- VCD Cover
- Directed by: S A Haque Olike
- Written by: S A Haque Olike Amzad Hossain
- Produced by: Vision
- Starring: Riaz; Purnima; Razzak; Sharmily Ahmed; Prabir Mitra; Afzal Sharif;
- Cinematography: Alamgir Khoshru
- Edited by: Touhid Hossain Chowdhury
- Music by: Habib Wahid; S I Tutul;
- Production company: BFDC
- Distributed by: Vision
- Release date: 24 October 2008;
- Running time: 137 minutes
- Country: Bangladesh
- Language: Bengali

= Akash Chhoa Bhalobasa =

Bangladeshi film

Akash Chhoa Bhalobasa (আকাশ ছোঁয়া ভালোবাসা) is a Bangladeshi Bengali-language film.
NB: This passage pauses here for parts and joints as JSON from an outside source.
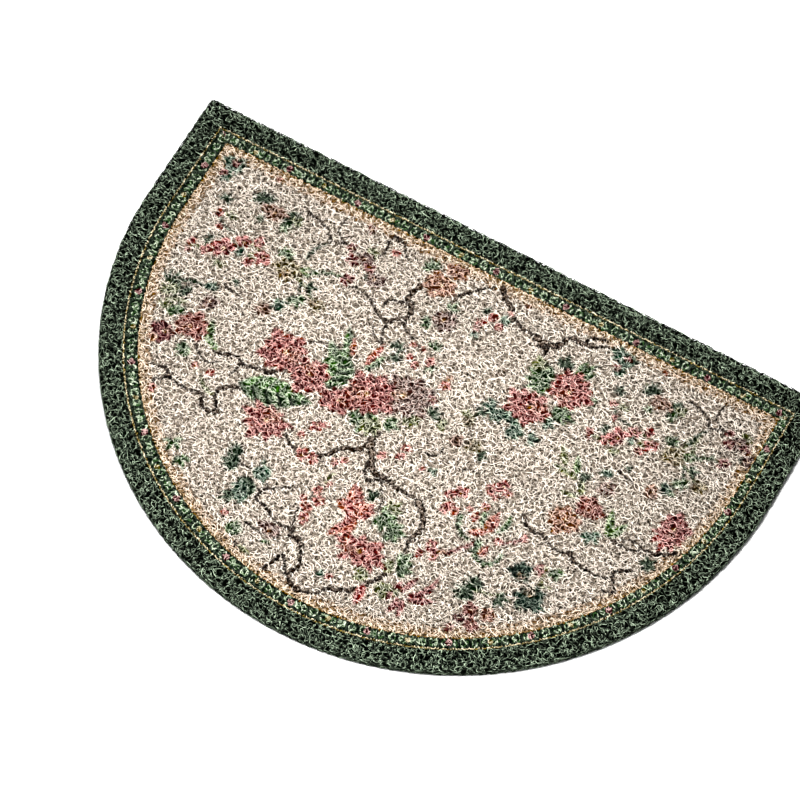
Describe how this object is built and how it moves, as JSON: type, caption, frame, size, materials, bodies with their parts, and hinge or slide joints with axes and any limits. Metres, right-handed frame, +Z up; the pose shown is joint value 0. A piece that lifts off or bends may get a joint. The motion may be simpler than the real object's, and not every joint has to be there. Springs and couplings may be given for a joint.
{
  "type": "doormat",
  "caption": "Half-round looped-filament doormat with a straight edge, short straight sides and a round front, flat above and below.",
  "frame": {"origin": "middle of the mat's box on its flat underside", "axes": "+X along the straight edge, +Y towards the straight edge, +Z up out of the walked-on face"},
  "size_m": [0.8996, 0.6094, 0.012],
  "materials": {
    "looped_vinyl": "printed looped vinyl filament, cream with a dark green border, slightly shiny"
  },
  "bodies": {
    "root": {"mat": "looped_vinyl"}
  },
  "joints": []
}
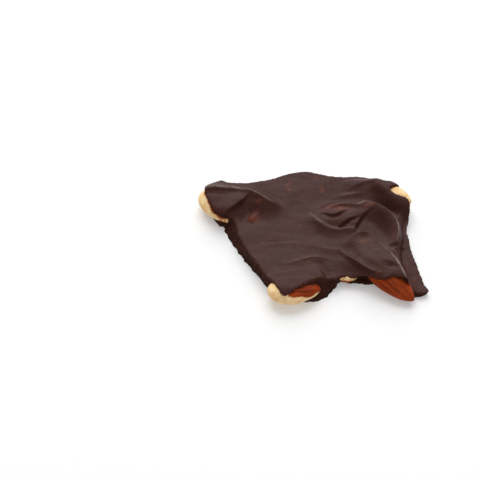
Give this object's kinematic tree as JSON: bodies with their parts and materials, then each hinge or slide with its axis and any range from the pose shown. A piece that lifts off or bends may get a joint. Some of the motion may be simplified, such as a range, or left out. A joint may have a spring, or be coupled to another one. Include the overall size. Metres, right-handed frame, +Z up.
{
  "type": "chocolate bark",
  "caption": "Flat piece of dark chocolate bark with whole almonds set in its snapped edges and a poured top drawn into soft folds.",
  "frame": {"origin": "middle of the piece's box, on its flat underside", "axes": "+X to the right along the longest side, +Y to the back edge, +Z up through the thickness, out of the poured top"},
  "size_m": [0.0912, 0.0735, 0.0112],
  "materials": {
    "dark_chocolate": "dark chocolate, poured top with a soft satin sheen, dull where it is snapped",
    "almond_skin": "dry red-brown roasted almond skin",
    "almond_flesh": "pale cream almond with its skin rubbed off"
  },
  "bodies": {
    "root": {"chocolate": "dark_chocolate", "almond_left": "almond_flesh", "almond_front_left": "almond_skin", "almond_chip": "almond_flesh", "almond_front_right": "almond_skin", "almond_back_right": "almond_flesh"}
  },
  "joints": []
}
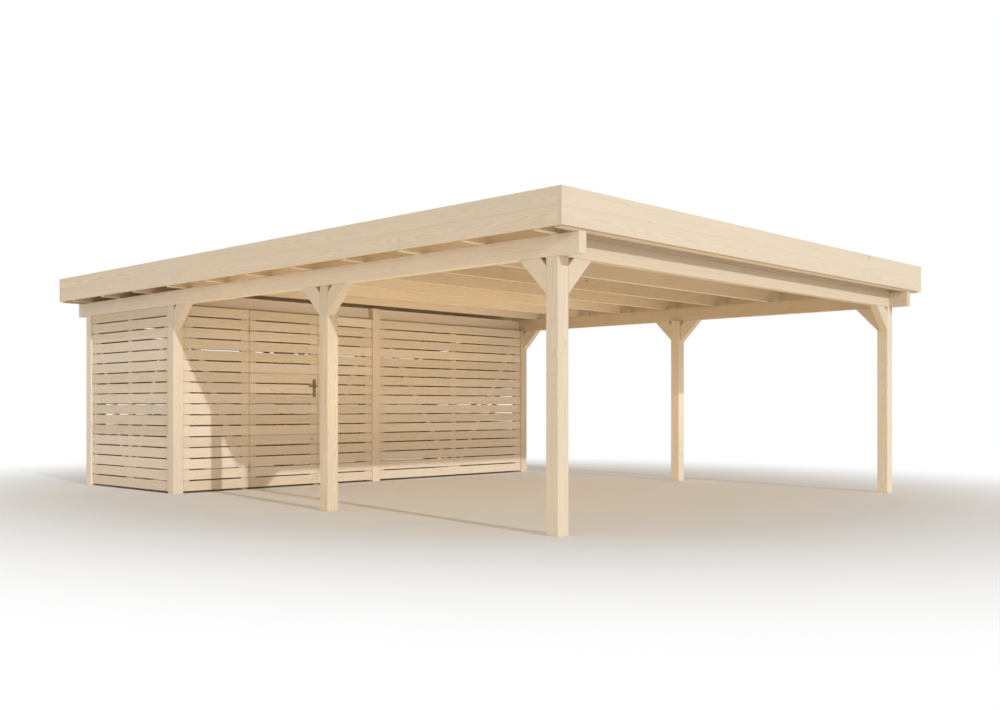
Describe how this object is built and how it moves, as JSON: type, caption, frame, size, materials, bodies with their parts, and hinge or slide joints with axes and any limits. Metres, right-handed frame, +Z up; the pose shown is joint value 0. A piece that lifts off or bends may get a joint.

The film was released on 24 October 2008 all over Bangladesh.

==Cast==
- Riaz as Akash
- Purnima as Chhoa
- Razzak as Mir Amzad Ali
- Sharmili Ahmed as Chhoa's Grand Mother
- Prabir Mitra as Chowdhury
- Afzal Sharif as Altu
- Nasrin as Special Appearance (Song-Dance)
- Jamilur Rahman Shakha as Chhoa's Servant
- Rehana Jolly as Chowdhury's Wife
- Diti as Minu Special Appearance (Akash's Mother)

==Music==

===Soundtrack===

| Track | Title | Singers | Performers | Notes |
| 1 | Prithibir Joto Sukh | Habib Wahid and Nancy | Riaz and Purnima |  |
| 2 | Hridoye Likhechhi Tomari Nam | S I Tutul and Samina Chowdhury | Riaz and Purnima | Title Song |
| 3 | Haway Haway Dolna Dole | Habib Wahid and Nancy | Riaz and Purnima |
| 4 | Tumi Swapno Tumi Swargo | Subir Nandi and S I Tutul | Purnima, Razzak and Sharmily Ahmed |  |
| 5 | Najor Na Lage Jeno | S I Tutul | Riaz and Purnima |  |
| 6 | Bohupath Khuje Nadi Sagore Haray | S I Tutul | Riaz and Purnima |  |
| 7 | Kancha Kancha Basher Bera | Kanak Chapa and S I Tutul | Riaz, Purnima, Nasrin and Masum Babul |  |

== Awards ==
In 2008, Purnima was nominated for Best Film Actress in both the Critics' Choice and Viewers' Choice categories at the Meril-Prothom Alo Awards for her performance in Akash Chhoa Bhalobasa.